● **The task**
Consider the listing below. Extract exactly the lines from the line containing "sub-parts written, pitch" to the line containing "bpy.data.objects.remove(obj)", both included.
* start *
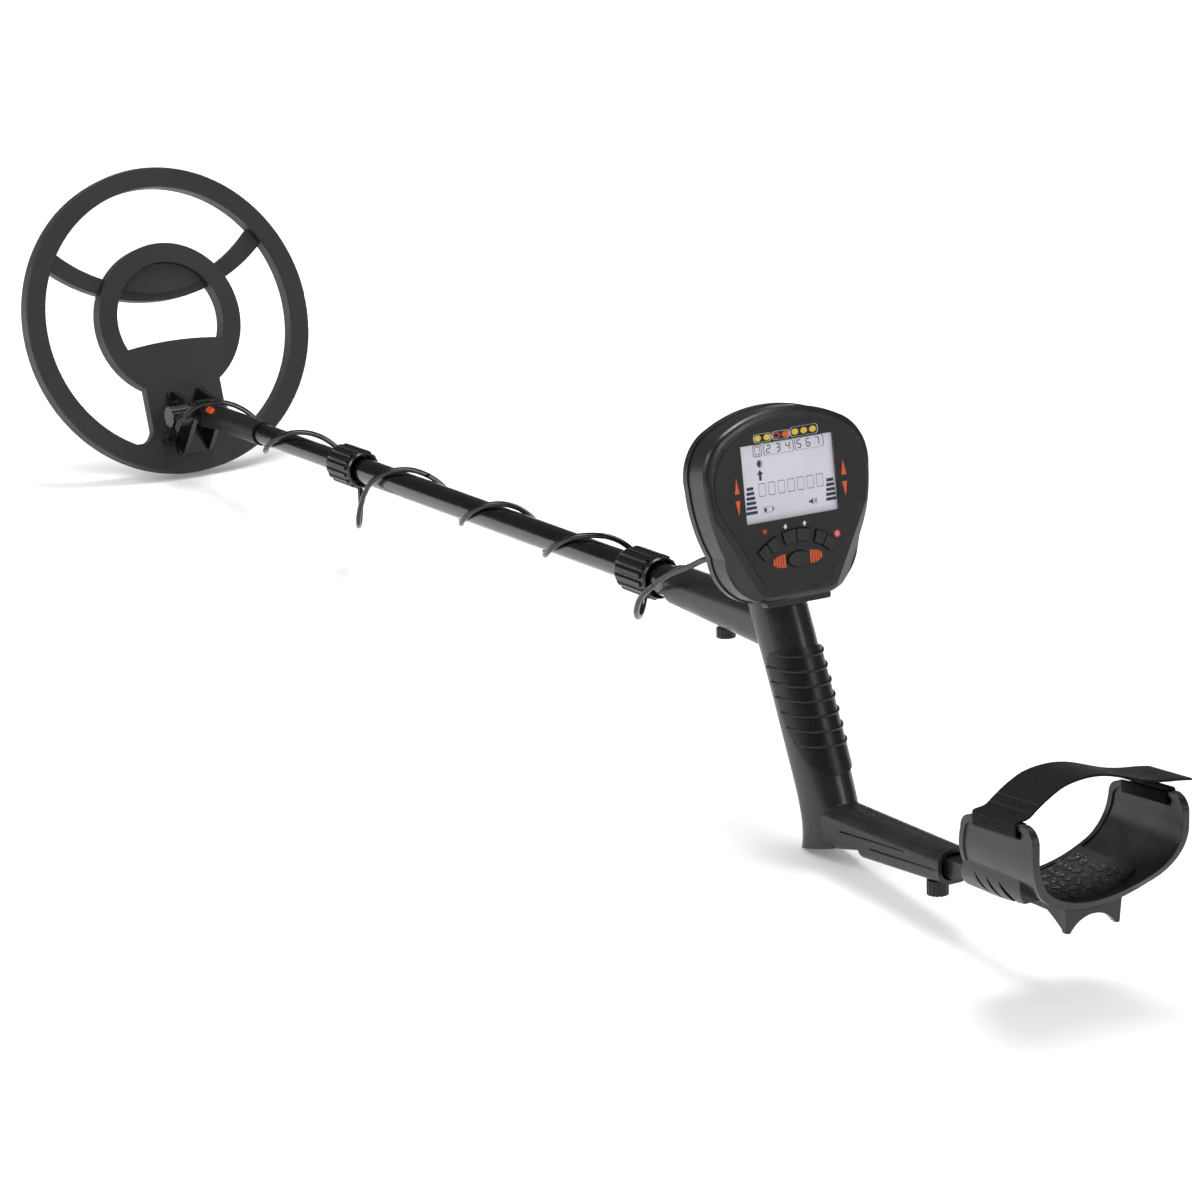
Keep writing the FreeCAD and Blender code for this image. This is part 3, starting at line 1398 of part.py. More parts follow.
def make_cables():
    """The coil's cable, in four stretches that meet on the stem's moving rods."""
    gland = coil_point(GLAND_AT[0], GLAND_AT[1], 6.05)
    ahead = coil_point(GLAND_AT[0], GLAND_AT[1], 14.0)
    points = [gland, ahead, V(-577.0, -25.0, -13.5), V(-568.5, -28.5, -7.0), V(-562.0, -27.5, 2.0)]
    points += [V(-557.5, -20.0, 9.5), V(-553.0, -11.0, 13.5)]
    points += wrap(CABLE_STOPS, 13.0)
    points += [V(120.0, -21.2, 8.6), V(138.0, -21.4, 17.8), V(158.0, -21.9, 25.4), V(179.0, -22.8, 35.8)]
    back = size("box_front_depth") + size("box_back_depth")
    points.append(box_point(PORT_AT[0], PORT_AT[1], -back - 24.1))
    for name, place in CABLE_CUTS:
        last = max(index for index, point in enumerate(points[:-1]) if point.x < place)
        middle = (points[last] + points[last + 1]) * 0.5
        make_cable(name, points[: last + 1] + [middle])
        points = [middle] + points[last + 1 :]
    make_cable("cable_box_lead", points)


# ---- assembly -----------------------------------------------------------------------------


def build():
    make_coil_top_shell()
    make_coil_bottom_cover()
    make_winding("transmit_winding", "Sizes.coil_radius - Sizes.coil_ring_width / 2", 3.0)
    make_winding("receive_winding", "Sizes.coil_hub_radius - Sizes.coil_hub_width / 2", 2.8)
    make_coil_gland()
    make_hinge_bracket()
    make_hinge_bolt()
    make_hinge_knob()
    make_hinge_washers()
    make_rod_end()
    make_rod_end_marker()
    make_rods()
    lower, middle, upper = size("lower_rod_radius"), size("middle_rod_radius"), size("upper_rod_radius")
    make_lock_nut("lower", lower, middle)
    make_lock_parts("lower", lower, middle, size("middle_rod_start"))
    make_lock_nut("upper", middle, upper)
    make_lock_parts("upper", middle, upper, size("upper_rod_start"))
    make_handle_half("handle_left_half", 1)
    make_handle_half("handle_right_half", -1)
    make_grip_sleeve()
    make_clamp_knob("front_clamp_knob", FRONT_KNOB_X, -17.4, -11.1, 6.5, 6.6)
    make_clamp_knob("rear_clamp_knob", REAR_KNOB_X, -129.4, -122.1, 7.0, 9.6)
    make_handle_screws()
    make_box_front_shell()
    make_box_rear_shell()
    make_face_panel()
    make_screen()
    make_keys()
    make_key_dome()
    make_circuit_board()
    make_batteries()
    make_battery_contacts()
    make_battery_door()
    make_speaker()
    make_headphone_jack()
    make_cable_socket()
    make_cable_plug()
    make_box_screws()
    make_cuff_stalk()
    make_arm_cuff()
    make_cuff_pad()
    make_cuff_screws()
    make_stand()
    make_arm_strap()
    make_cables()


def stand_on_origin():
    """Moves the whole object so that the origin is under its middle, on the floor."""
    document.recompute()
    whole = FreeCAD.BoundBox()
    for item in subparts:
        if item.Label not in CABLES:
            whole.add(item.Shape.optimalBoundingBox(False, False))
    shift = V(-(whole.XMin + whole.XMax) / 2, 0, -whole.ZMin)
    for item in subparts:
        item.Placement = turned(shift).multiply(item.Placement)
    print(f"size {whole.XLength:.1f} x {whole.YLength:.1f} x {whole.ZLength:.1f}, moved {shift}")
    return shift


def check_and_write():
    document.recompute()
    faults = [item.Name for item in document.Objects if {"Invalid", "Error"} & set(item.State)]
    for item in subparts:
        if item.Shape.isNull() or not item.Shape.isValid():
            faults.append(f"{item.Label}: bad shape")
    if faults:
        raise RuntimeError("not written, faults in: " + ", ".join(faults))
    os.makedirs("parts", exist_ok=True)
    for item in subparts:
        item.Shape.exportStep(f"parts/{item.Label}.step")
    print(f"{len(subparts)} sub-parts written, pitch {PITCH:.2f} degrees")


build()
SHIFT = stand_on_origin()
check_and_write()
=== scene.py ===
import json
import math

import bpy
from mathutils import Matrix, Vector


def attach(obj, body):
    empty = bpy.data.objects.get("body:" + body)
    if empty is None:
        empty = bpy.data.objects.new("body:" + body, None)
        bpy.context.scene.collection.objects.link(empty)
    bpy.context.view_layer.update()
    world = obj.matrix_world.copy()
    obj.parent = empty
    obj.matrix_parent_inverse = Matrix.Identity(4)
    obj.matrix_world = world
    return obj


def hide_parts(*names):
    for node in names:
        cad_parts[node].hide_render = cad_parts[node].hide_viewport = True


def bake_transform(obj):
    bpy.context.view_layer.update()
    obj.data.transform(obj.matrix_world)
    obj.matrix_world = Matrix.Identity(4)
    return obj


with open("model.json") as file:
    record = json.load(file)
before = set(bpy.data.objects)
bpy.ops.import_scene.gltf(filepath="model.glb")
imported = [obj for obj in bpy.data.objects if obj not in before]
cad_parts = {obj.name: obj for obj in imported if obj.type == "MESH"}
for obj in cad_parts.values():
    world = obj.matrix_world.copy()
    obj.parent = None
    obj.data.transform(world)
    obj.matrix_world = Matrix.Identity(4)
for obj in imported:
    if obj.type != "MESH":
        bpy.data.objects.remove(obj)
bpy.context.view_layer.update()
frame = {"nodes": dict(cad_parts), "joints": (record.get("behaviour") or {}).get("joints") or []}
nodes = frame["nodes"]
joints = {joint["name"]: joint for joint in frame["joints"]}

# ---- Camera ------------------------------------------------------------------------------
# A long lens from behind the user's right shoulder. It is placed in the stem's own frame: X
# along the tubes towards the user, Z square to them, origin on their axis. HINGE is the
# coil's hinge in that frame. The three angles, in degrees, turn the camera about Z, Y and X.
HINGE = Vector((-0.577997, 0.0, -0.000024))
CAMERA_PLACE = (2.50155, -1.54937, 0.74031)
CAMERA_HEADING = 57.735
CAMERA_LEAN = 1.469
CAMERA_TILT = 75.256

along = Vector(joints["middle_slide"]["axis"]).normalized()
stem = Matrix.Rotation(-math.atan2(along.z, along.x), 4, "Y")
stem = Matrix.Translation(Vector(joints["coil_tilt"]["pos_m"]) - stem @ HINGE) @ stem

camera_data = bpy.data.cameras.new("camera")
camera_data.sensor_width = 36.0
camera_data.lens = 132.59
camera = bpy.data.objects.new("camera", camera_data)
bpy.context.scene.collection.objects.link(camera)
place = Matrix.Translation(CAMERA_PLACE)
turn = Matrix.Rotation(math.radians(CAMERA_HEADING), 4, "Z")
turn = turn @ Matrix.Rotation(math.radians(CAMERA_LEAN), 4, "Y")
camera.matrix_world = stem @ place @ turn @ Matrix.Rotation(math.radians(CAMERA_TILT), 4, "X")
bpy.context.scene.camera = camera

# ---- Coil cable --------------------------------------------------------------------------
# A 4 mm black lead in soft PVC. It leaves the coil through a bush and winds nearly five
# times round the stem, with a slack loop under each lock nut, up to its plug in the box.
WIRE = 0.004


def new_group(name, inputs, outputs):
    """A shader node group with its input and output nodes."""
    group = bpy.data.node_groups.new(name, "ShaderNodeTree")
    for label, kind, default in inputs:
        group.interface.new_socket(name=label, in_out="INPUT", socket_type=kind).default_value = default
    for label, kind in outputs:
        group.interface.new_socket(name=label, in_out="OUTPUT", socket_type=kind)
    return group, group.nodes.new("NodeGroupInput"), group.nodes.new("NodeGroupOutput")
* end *
● **Output below**
    print(f"{len(subparts)} sub-parts written, pitch {PITCH:.2f} degrees")


build()
SHIFT = stand_on_origin()
check_and_write()
=== scene.py ===
import json
import math

import bpy
from mathutils import Matrix, Vector


def attach(obj, body):
    empty = bpy.data.objects.get("body:" + body)
    if empty is None:
        empty = bpy.data.objects.new("body:" + body, None)
        bpy.context.scene.collection.objects.link(empty)
    bpy.context.view_layer.update()
    world = obj.matrix_world.copy()
    obj.parent = empty
    obj.matrix_parent_inverse = Matrix.Identity(4)
    obj.matrix_world = world
    return obj


def hide_parts(*names):
    for node in names:
        cad_parts[node].hide_render = cad_parts[node].hide_viewport = True


def bake_transform(obj):
    bpy.context.view_layer.update()
    obj.data.transform(obj.matrix_world)
    obj.matrix_world = Matrix.Identity(4)
    return obj


with open("model.json") as file:
    record = json.load(file)
before = set(bpy.data.objects)
bpy.ops.import_scene.gltf(filepath="model.glb")
imported = [obj for obj in bpy.data.objects if obj not in before]
cad_parts = {obj.name: obj for obj in imported if obj.type == "MESH"}
for obj in cad_parts.values():
    world = obj.matrix_world.copy()
    obj.parent = None
    obj.data.transform(world)
    obj.matrix_world = Matrix.Identity(4)
for obj in imported:
    if obj.type != "MESH":
        bpy.data.objects.remove(obj)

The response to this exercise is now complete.